■ REQUEST: Extract each line of the data below exactly as written.
** begin **
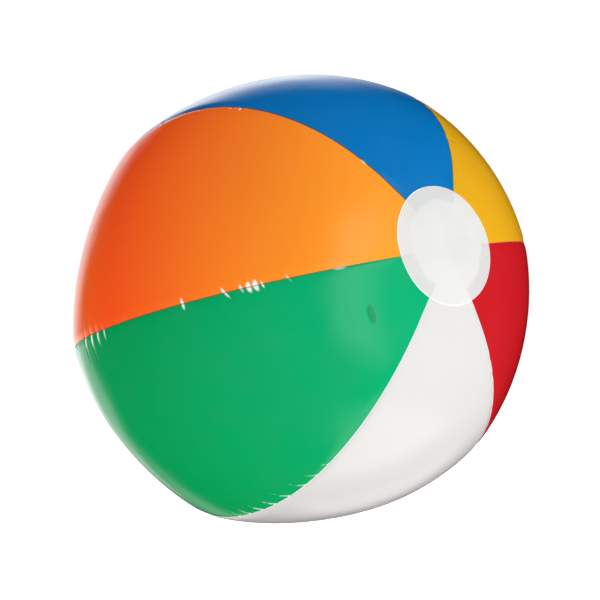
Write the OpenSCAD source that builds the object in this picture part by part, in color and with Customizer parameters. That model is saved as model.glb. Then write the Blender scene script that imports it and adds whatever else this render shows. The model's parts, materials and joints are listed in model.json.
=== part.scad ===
// Inflatable beach ball: six welded film gores, two end discs and a push-in valve.
// Millimetres, +Z up. The origin is on the ground under the middle of the ball.
// The front disc faces -Y and up; the rear disc, with the valve, faces +Y and down.
// Offsets called depth are measured into the ball from the outside of the gores.

/* [Ball] */
// Diameter across the middles of two opposite gores
flats_d = 272; // [220:1:340]
// Length from end disc to end disc
ball_len = 276; // [220:1:340]
// Shape of the shoulders: 2 is an ellipse, more is squarer
shoulder = 2.2; // [2:0.05:2.4]
// Height of each seam above the even skin, clockwise from the blue and yellow one
ridge = [3.7, 2.9, 1.6, 5.9, 2.7, 4]; // [0:0.1:8]
// Height of each gore's middle above the even skin, clockwise from the yellow one
fullness = [3.4, -1.1, 0, 0.9, -2.2, 0.1]; // [-4:0.1:4]
// How soon those heights grow between the discs and the equator: lower is sooner
height_onset = 0.8; // [0.6:0.05:1.5]
// Thickness of the gores' film
film_t = 0.25; // [0.15:0.05:0.5]

/* [Seams] */
// Width of the welded overlap along each seam
lap_w = 4; // [2:0.5:6]
// Width of the step in the lower film beside the overlap
step_w = 1.5; // [1:0.1:3]
// Space left for the weld between the two films
weld_gap = 0.02; // [0.01:0.01:0.05]
// Seams' wander from even sixths, in degrees, in the same order as the ridges
seam_wander = [4.5, 2.9, 0.7, -1.7, -3.6, 1.5]; // [-5:0.1:5]
// Seams' lean as they near the front disc, in degrees, in the same order
seam_lean = [-8.6, -3.4, -8, -4.8, 2.1, -4]; // [-12:0.1:6]
// Place that the seams run towards, sideways from the discs' middles
seam_pole = [-4.2, -0.8]; // [-5:0.1:5]

/* [End discs] */
// Diameter of the end discs
disc_d = 68; // [56:1:90]
// Thickness of the end discs
disc_t = 0.3; // [0.15:0.05:0.6]
// Width of the weld between a disc and the gores' ends
disc_lap = 8.5; // [5:0.5:12]

/* [Stance] */
// Tilt of the front disc above level, in degrees
tilt = 16.8; // [0:0.1:25]
// Turn of the gores about the ball's axis, in degrees
roll = 35.3; // [0:0.1:59]
// How far the ball's own weight flattens it on the ground
flat_depth = 2; // [1.5:0.1:4]

/* [Valve] */
// Diameter of the stem's bore, which the lips or a pump blow into
bore_d = 5.5; // [4.5:0.1:7]
// Wall of the stem
stem_wall = 1.45; // [1:0.05:2]
// Length of the stem
stem_len = 13; // [11:0.5:18]
// How far the stem's mouth stands proud of the disc when it is pushed in
mouth_h = 2; // [2:0.1:3]
// How far the rim stands out from the stem
rim_out = 1; // [0.5:0.1:1.5]
// Height of the rim
rim_h = 1.2; // [0.8:0.1:1.8]
// Travel of the stem when it is pulled out
stem_travel = 14; // [10:0.5:14]
// Diameter of the hole in the flange
flange_bore_d = 16; // [15:0.5:20]
// Width of the flange's ring
flange_w = 7; // [4:0.5:9]
// Thickness of the flange
flange_t = 0.9; // [0.6:0.1:1.5]
// Space between the flange's hole and the edge of the disc's hole
disc_hole_gap = 0.5; // [0:0.1:1]
// Thickness of the rolling skirt
skirt_t = 0.4; // [0.3:0.05:0.6]
// Height of the collar that holds the skirt on the stem
collar_h = 1.2; // [0.8:0.1:2]
// How far the collar stands out from the stem
collar_out = 0.5; // [0.3:0.1:0.8]
// Clearance of the plug in the bore, all round
plug_fit = 0.06; // [0.03:0.01:0.09]
// Length of the plug's round-nosed spigot
spigot_len = 4.5; // [3:0.1:5]
// Thickness of the plug's head
head_t = 1.4; // [1:0.1:2]
// Diameter of the plug's head
head_d = 10; // [8:0.1:10.4]
// Length of the plug's finger tab, from the head's edge
tab_len = 3.5; // [2:0.1:5]
// Width of the plug's finger tab
tab_w = 4.5; // [3:0.1:6]
// Thickness of the plug's finger tab
tab_t = 0.9; // [0.6:0.1:1]
// Width of the strap between the stem and the plug
strap_w = 3.4; // [2:0.1:4]
// Thickness of the strap
strap_t = 0.6; // [0.4:0.05:0.8]
// How far the strap's arch starts outside the rim
strap_out = 0.5; // [0.3:0.1:1]
// How far the axis that the plug swings about lies outside the rim
strap_pivot_out = 1; // [0.8:0.1:1.5]
// Thickness of the flap at the stem's inner end
flap_t = 0.5; // [0.3:0.05:0.8]
// Width of the flap's hinge tab
flap_tab_w = 2.4; // [1.5:0.1:3.5]
// How far the flap's hinge tab stands out from the stem
flap_tab_out = 0.6; // [0.4:0.1:1]

/* [Hidden] */

gores = 6;
gore_angle = 360 / gores;
flats_r = flats_d / 2;
half_len = ball_len / 2;
disc_r = disc_d / 2;
gore_end_r = disc_r - disc_lap;
// Small gap between pieces of two bodies that rest on each other
touch_gap = 0.05;
round_fn = 180;

// Valve sizes. Its heights are measured outwards from the rear disc's outer face.
stem_r = bore_d / 2 + stem_wall;
rim_r = stem_r + rim_out;
stem_low = mouth_h - stem_len;
flange_bore_r = flange_bore_d / 2;
skirt_z = -stem_travel / 2;
head_r = head_d / 2;
strap_pivot_r = rim_r + strap_pivot_out;
spigot_r = bore_d / 2 - plug_fit;
flap_r = stem_r - touch_gap;

// ---- Shape of the blown-up ball, in its own frame: z from disc to disc ----

// Height of the ball's skin over the plane through its middle, near an end
function skin_z(r) = half_len * pow(1 - pow(r / flats_r, shoulder), 1 / shoulder);

// Angle from the front end of the ball at which its skin has the radius r
function end_angle(r) = atan2(r, skin_z(r));

// Distance of a gore's middle from the centre, at the angle t from the front end
function reach(t) = pow(
    pow(sin(t) / flats_r, shoulder) + pow(abs(cos(t)) / half_len, shoulder), -1 / shoulder);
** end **
■ RESULT:
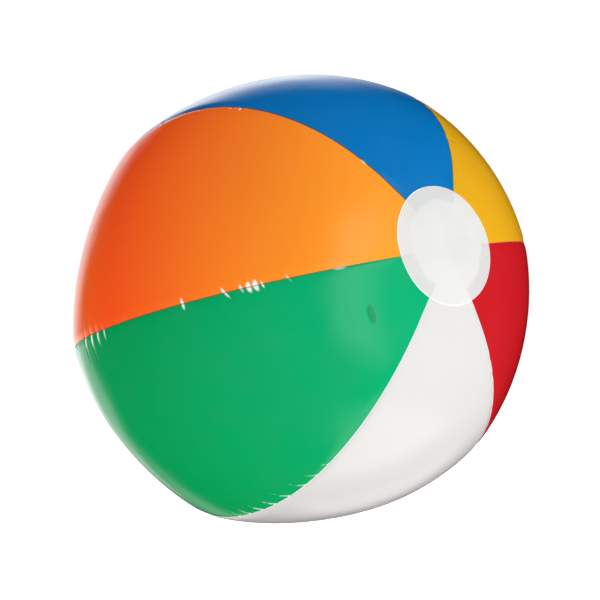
Write the OpenSCAD source that builds the object in this picture part by part, in color and with Customizer parameters. That model is saved as model.glb. Then write the Blender scene script that imports it and adds whatever else this render shows. The model's parts, materials and joints are listed in model.json.
=== part.scad ===
// Inflatable beach ball: six welded film gores, two end discs and a push-in valve.
// Millimetres, +Z up. The origin is on the ground under the middle of the ball.
// The front disc faces -Y and up; the rear disc, with the valve, faces +Y and down.
// Offsets called depth are measured into the ball from the outside of the gores.

/* [Ball] */
// Diameter across the middles of two opposite gores
flats_d = 272; // [220:1:340]
// Length from end disc to end disc
ball_len = 276; // [220:1:340]
// Shape of the shoulders: 2 is an ellipse, more is squarer
shoulder = 2.2; // [2:0.05:2.4]
// Height of each seam above the even skin, clockwise from the blue and yellow one
ridge = [3.7, 2.9, 1.6, 5.9, 2.7, 4]; // [0:0.1:8]
// Height of each gore's middle above the even skin, clockwise from the yellow one
fullness = [3.4, -1.1, 0, 0.9, -2.2, 0.1]; // [-4:0.1:4]
// How soon those heights grow between the discs and the equator: lower is sooner
height_onset = 0.8; // [0.6:0.05:1.5]
// Thickness of the gores' film
film_t = 0.25; // [0.15:0.05:0.5]

/* [Seams] */
// Width of the welded overlap along each seam
lap_w = 4; // [2:0.5:6]
// Width of the step in the lower film beside the overlap
step_w = 1.5; // [1:0.1:3]
// Space left for the weld between the two films
weld_gap = 0.02; // [0.01:0.01:0.05]
// Seams' wander from even sixths, in degrees, in the same order as the ridges
seam_wander = [4.5, 2.9, 0.7, -1.7, -3.6, 1.5]; // [-5:0.1:5]
// Seams' lean as they near the front disc, in degrees, in the same order
seam_lean = [-8.6, -3.4, -8, -4.8, 2.1, -4]; // [-12:0.1:6]
// Place that the seams run towards, sideways from the discs' middles
seam_pole = [-4.2, -0.8]; // [-5:0.1:5]

/* [End discs] */
// Diameter of the end discs
disc_d = 68; // [56:1:90]
// Thickness of the end discs
disc_t = 0.3; // [0.15:0.05:0.6]
// Width of the weld between a disc and the gores' ends
disc_lap = 8.5; // [5:0.5:12]

/* [Stance] */
// Tilt of the front disc above level, in degrees
tilt = 16.8; // [0:0.1:25]
// Turn of the gores about the ball's axis, in degrees
roll = 35.3; // [0:0.1:59]
// How far the ball's own weight flattens it on the ground
flat_depth = 2; // [1.5:0.1:4]

/* [Valve] */
// Diameter of the stem's bore, which the lips or a pump blow into
bore_d = 5.5; // [4.5:0.1:7]
// Wall of the stem
stem_wall = 1.45; // [1:0.05:2]
// Length of the stem
stem_len = 13; // [11:0.5:18]
// How far the stem's mouth stands proud of the disc when it is pushed in
mouth_h = 2; // [2:0.1:3]
// How far the rim stands out from the stem
rim_out = 1; // [0.5:0.1:1.5]
// Height of the rim
rim_h = 1.2; // [0.8:0.1:1.8]
// Travel of the stem when it is pulled out
stem_travel = 14; // [10:0.5:14]
// Diameter of the hole in the flange
flange_bore_d = 16; // [15:0.5:20]
// Width of the flange's ring
flange_w = 7; // [4:0.5:9]
// Thickness of the flange
flange_t = 0.9; // [0.6:0.1:1.5]
// Space between the flange's hole and the edge of the disc's hole
disc_hole_gap = 0.5; // [0:0.1:1]
// Thickness of the rolling skirt
skirt_t = 0.4; // [0.3:0.05:0.6]
// Height of the collar that holds the skirt on the stem
collar_h = 1.2; // [0.8:0.1:2]
// How far the collar stands out from the stem
collar_out = 0.5; // [0.3:0.1:0.8]
// Clearance of the plug in the bore, all round
plug_fit = 0.06; // [0.03:0.01:0.09]
// Length of the plug's round-nosed spigot
spigot_len = 4.5; // [3:0.1:5]
// Thickness of the plug's head
head_t = 1.4; // [1:0.1:2]
// Diameter of the plug's head
head_d = 10; // [8:0.1:10.4]
// Length of the plug's finger tab, from the head's edge
tab_len = 3.5; // [2:0.1:5]
// Width of the plug's finger tab
tab_w = 4.5; // [3:0.1:6]
// Thickness of the plug's finger tab
tab_t = 0.9; // [0.6:0.1:1]
// Width of the strap between the stem and the plug
strap_w = 3.4; // [2:0.1:4]
// Thickness of the strap
strap_t = 0.6; // [0.4:0.05:0.8]
// How far the strap's arch starts outside the rim
strap_out = 0.5; // [0.3:0.1:1]
// How far the axis that the plug swings about lies outside the rim
strap_pivot_out = 1; // [0.8:0.1:1.5]
// Thickness of the flap at the stem's inner end
flap_t = 0.5; // [0.3:0.05:0.8]
// Width of the flap's hinge tab
flap_tab_w = 2.4; // [1.5:0.1:3.5]
// How far the flap's hinge tab stands out from the stem
flap_tab_out = 0.6; // [0.4:0.1:1]

/* [Hidden] */

gores = 6;
gore_angle = 360 / gores;
flats_r = flats_d / 2;
half_len = ball_len / 2;
disc_r = disc_d / 2;
gore_end_r = disc_r - disc_lap;
// Small gap between pieces of two bodies that rest on each other
touch_gap = 0.05;
round_fn = 180;

// Valve sizes. Its heights are measured outwards from the rear disc's outer face.
stem_r = bore_d / 2 + stem_wall;
rim_r = stem_r + rim_out;
stem_low = mouth_h - stem_len;
flange_bore_r = flange_bore_d / 2;
skirt_z = -stem_travel / 2;
head_r = head_d / 2;
strap_pivot_r = rim_r + strap_pivot_out;
spigot_r = bore_d / 2 - plug_fit;
flap_r = stem_r - touch_gap;

// ---- Shape of the blown-up ball, in its own frame: z from disc to disc ----

// Height of the ball's skin over the plane through its middle, near an end
function skin_z(r) = half_len * pow(1 - pow(r / flats_r, shoulder), 1 / shoulder);

// Angle from the front end of the ball at which its skin has the radius r
function end_angle(r) = atan2(r, skin_z(r));

// Distance of a gore's middle from the centre, at the angle t from the front end
function reach(t) = pow(
    pow(sin(t) / flats_r, shoulder) + pow(abs(cos(t)) / half_len, shoulder), -1 / shoulder);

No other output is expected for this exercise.